Features and Occasionals, Shall We Dance

Shall We Dance?

By Amy Brunvand

In June I spent a week floating down the San Juan River in Southern Utah with a bunch of dancing goddesses. Well, strictly speaking they were seven little girls ranging in age from four to 12, but the Girl Power they generated was palpable. Richard Louv who wrote Last Child in the Woods is on to something with his idea of nature deficit disorder. On the river kids inclined to slouch in front of the TV and complain about being bored glow with energy and laughter.

However, it might be impossible to completely disconnect from commercial culture. As the girls swam and hiked and found ways to turn rocks, sticks, and mud into playthings they also kept bursting into their current favorite song, “Let it Go,” the anthem of Elsa the Snow Queen from the movie Frozen.

I confess, when I first took my kids to see Frozen I didn’t immediately get the girl power aspect of it; I thought it was mainly about the wonders of computer animation to create images of glittering, transparent ice. But the girls knew better. Frozen is about having magic powers and using them. With a bit of squinting to see past the Disneyfi­ca­tion, Queen Elsa looks a lot like an aspect of the Divine Feminine. Like the Greek goddess Demeter, she has the power to freeze the Earth, but also the power (if she chooses) to end the dark of winter and bring back the green of springtime.

Although original Snow Queen author Hans Christian Andersen had a tendency toward Christian allegory, Queen Elsa seems to belong to an older pagan tradition of female nature spirits who pop up in European folktales as mermaids, frog princesses, swan maidens, willies and veelas (like the ones who cheer for the Bulgarian quidditch team in Harry Potter books). I just finished reading a terrific new book about them, The Dancing God­desses by Elizabeth Wayland Barber.

Barber is an archaeologist and also a folkdancer, and her book is an archaeological search for the prehistoric roots of European dance traditions. After many years of teaching and learning recreational folk dances Barber began to realize that many Eastern European dances originated in semi-pagan seasonal rituals that were performed in order to beg a gift of fertility and abundance from various female spirits. By tracing images of dancers on potsherds, jewelry and other archaeological relics, Barber was able to trace a history of dancing goddesses back to the European Stone Age.

But back to the San Juan River. Since I had just been reading about the archaeology of European dance, I saw the petroglyph images along the San Juan in a new way, full of water spirits and dancing spirits of the landscape. The San Juan River forms one boundary of the Navajo Nation, and it appears in the Navajo Creation Story as Toh-bakáhni, “Male Water.”

Navajo cultural specialist Judy A. Martin writes that in the Navajo worldview, “Gender was created to enable reproduction and life. In this way, the Navajo refer to the environment as male and female—for example, Mother Earth and Father Sky, male and female mountains.”

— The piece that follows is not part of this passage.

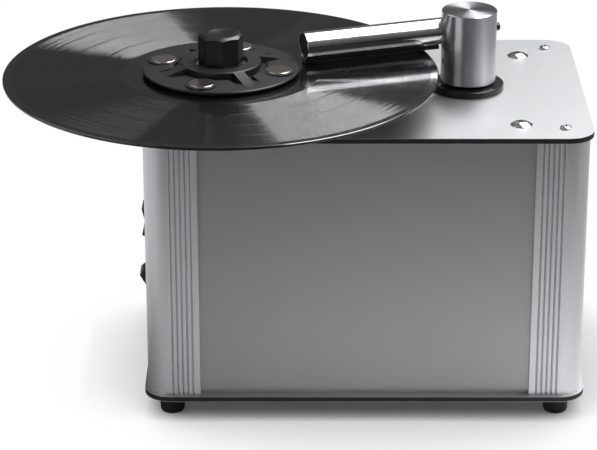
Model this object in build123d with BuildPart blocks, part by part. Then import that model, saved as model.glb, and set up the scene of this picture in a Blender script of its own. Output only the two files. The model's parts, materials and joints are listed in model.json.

Until the Glen Canyon Dam was built, the male San Juan flowed together with the female Colorado River whose spirit is called “Life Without End.” According to the Utah History Encyclopedia, the waters of Lake Powell “rendered unserviceable prehistoric, historic, and religious sites of value. The Navajo lost at least two sacred places.dance

“The confluence of the San Juan and the Colorado was a meeting place where two Navajo deities, embodied in these rivers, met to create water children of the cloud and rain people. Nearby stood Rainbow Bridge, an arch with a span of 278 feet. Said to be male and female holy beings who created clouds, rainbows, and moisture, this site, like the confluence, is no longer used for worship.”

As we floated down the river towards Lake Powell, all of this swirled in my mind. Perhaps the stories of dancing nature spirits are not literally true, but nonetheless they are metaphorically true and children seem to know instinctively how to dance with them. Perhaps if we adults remembered to dance with water spirits, we would have more gratitude for their gifts. Maybe we never would have made the mistake of building the Glen Canyon Dam in the first place.

Last Child in the Woods, by Richard Louv. Algonquin Books, 2008.
The Dancing Goddesses: Folklore, Archaeology, and the Origins of European Dance, by Elizabeth Wayland Barber. W. W. Norton, 2013.